Goitrogens & Oxalates

Strawberries are also very low in goitrogens (compounds which can cause thyroid problems in excess) and oxalates (compounds which minimize calcium absorption). These traits are most definitely desirable.

Beautiful White cockatoo parrot flying on flower field
Image Credit: Passakorn Umpornmaha, Shutterstock

Nutritional Downsides of Strawberries

Strawberries are not without their downsides.


Like other fruits, strawberries do contain some sugar; however, as mentioned above, they are relatively low in sugar when compared to other fruits. High amounts of sugar are undesirable in a pet cockatoo’s diet since they rarely get enough exercise to justify such a diet.

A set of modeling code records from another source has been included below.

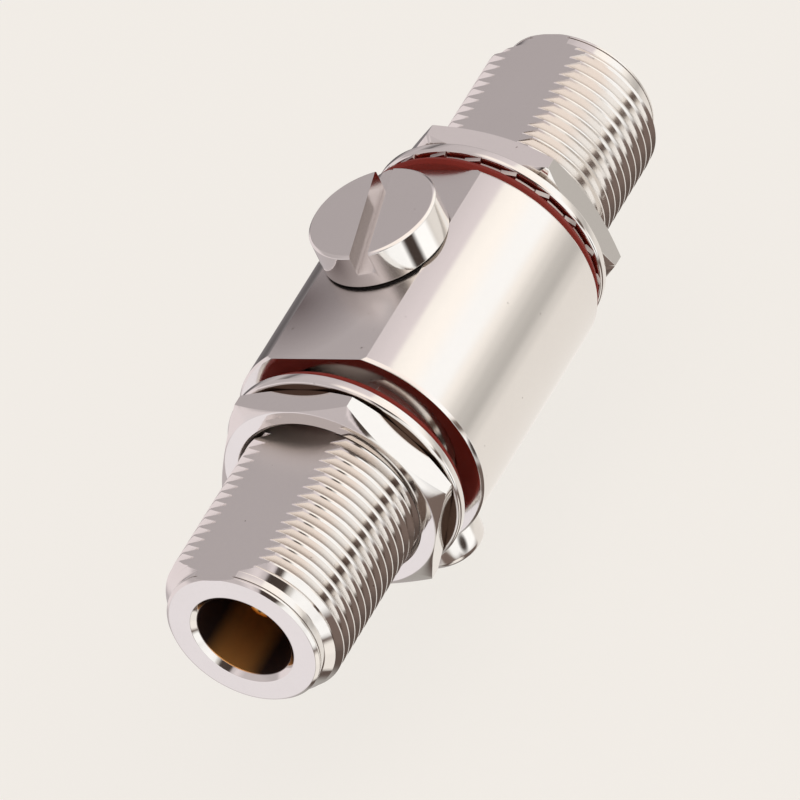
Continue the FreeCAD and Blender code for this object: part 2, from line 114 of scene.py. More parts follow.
def rounded(outline, arc_steps=4):
    """Replace each corner that has a third number by an arc of that radius."""
    points = []
    count = len(outline)
    for index, corner in enumerate(outline):
        if len(corner) < 3:
            points.append(Vector(corner))
            continue
        here = Vector(corner[:2])
        before = Vector(outline[index - 1][:2]) - here
        after = Vector(outline[(index + 1) % count][:2]) - here
        half = before.angle(after) / 2
        back = corner[2] / math.tan(half)
        middle = here + (before.normalized() + after.normalized()).normalized() * corner[2] / math.sin(half)
        first = here + before.normalized() * back - middle
        turn = after.normalized() * back + here - middle
        sweep = first.angle_signed(turn)
        for step in range(arc_steps + 1):
            points.append(middle + Matrix.Rotation(-sweep * step / arc_steps, 2) @ first)
    return points


def add_object(name, mesh):
    """Put a mesh in the scene as an object at the origin."""
    piece = bpy.data.objects.new(name, mesh)
    bpy.context.scene.collection.objects.link(piece)
    return piece


def lathe(name, outline, axis="X", place=(0, 0, 0), steps=LATHE_STEPS):
    """Spin a closed outline about the axis and return the closed mesh as an object."""
    shape = bmesh.new()
    rings = []
    for along, radius in rounded(outline):
        if radius < 1e-6:
            rings.append([shape.verts.new((along, 0, 0))] * steps)
            continue
        rings.append([shape.verts.new((along, radius * math.cos(2 * math.pi * step / steps),
                                       radius * math.sin(2 * math.pi * step / steps)))
                      for step in range(steps)])
    for ring, following in zip(rings, rings[1:] + rings[:1]):
        for step in range(steps):
            nearby = (step + 1) % steps
            corners = [ring[step], ring[nearby], following[nearby], following[step]]
            corners = list(dict.fromkeys(corners))
            if len(corners) > 2:
                shape.faces.new(corners)
    bmesh.ops.recalc_face_normals(shape, faces=shape.faces)
    turn = Matrix.Identity(4) if axis == "X" else Matrix.Rotation(-math.pi / 2, 4, "Y")
    shape.transform(Matrix.Translation(Vector(place) * MM) @ turn @ Matrix.Scale(MM, 4))
    mesh = bpy.data.meshes.new(name)
    shape.to_mesh(mesh)
    shape.free()
    return add_object(name, mesh)


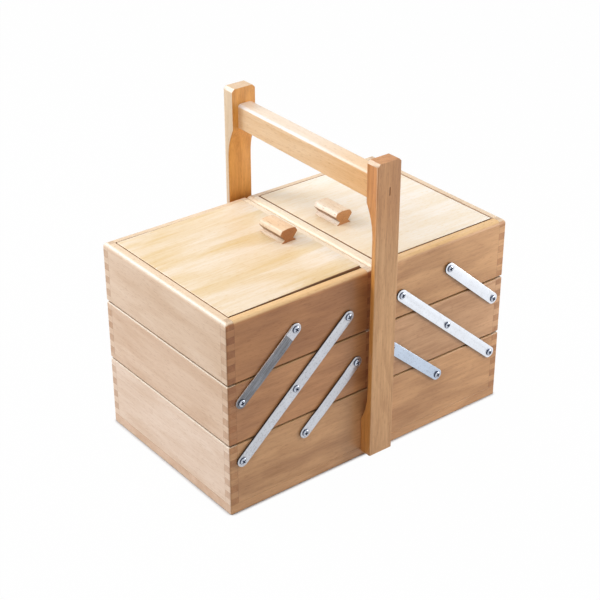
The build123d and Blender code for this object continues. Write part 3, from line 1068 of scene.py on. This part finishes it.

Another problem with strawberries is that they can often contain pesticides, and unlike many other fruits, there is no skin to peel off so you will need to ensure they are washed extremely well before feeding them to your pet. These birds’ small body size makes it more likely that they will suffer from any health problems that come from ingesting dangerous chemicals on fruits and vegetables. It is best to soak strawberries for at least 20 minutes in 4 cups of water with 4 tablespoons of baking soda mixed in to help remove the pesticides.


Like all fruits, strawberries have plenty of water, which isn’t a health risk in itself. However, it may lead to a diarrhea episode if consumed in excess.

washing strawberries
Image Credit: washing strawberries_Malikova Nina, Shutterstock


How Should I Feed Strawberries to My Pet?

  • Choose fresh ripe strawberries for your cockatoo. Your bird will prefer the same ones you would choose for yourself.
  • Make sure there are no blemishes on the fruit because strawberries deteriorate and grow mold in a matter of hours.
  • Wash the strawberries well and allow them to soak in a solution of water and baking soda for at least 20 minutes to remove the pesticides.
  • Rinse the strawberry well under cold water to remove the soaking solution and slice it into manageable pieces (if needed). Take note that some parrots prefer a slightly larger piece of fruit that they hold in a claw. Strawberries can be offered to your cockatoo whole if you find that this is the case.
  • As we mentioned earlier, strawberries can grow mold quickly and contaminate your pet’s enclosure cage, so you will need to remove any leftover fruit no more than 3 hours after serving it to your pet.
  • Watch your bird for several hours after feeding to see if they have a bad reaction.
  • If your cockatoo doesn’t have a bad reaction and appears to enjoy strawberries, you can continue to serve these small amounts as their fruit. You could serve it more often, but cockatoos prefer a varied diet, so it’s better to find other fruits that can complement this one.

Other Fruits

There are several other fruits you can feed your cockatoo to provide the variety they crave. Some of the fruits you can substitute include apples, bananas, pears, grapes, oranges, mangos, blueberries, pineapple, and melon. Each of these alternatives will also contain plenty of sugar, so they will be subject to the same rules and limits as the strawberry, but they allow you to give your pet something different each day which will help keep them happy and looking forward to their next meal. Fruits should not replace your pet’s mainstay diet (which is usually a pellet).


In Summary

Your cockatoo can eat strawberries, and they are not only healthy for your pet, but they will likely be one of your pet’s favorite foods. They are safe and nutritious in small amounts but can cause some problems in large amounts due to their sugar content. The largest danger comes from pesticides that can hide in the many nooks and crannies found on a strawberry. Therefore, they should be thoroughly washed before being offered to your pet.

Remember that strawberries aren’t the only fruit you should offer your pet; a varied diet is best for cockatoos. If you require more information about your pet’s diet, you should consult your exotic or avian veterinarian to formulate a meal plan for your pet.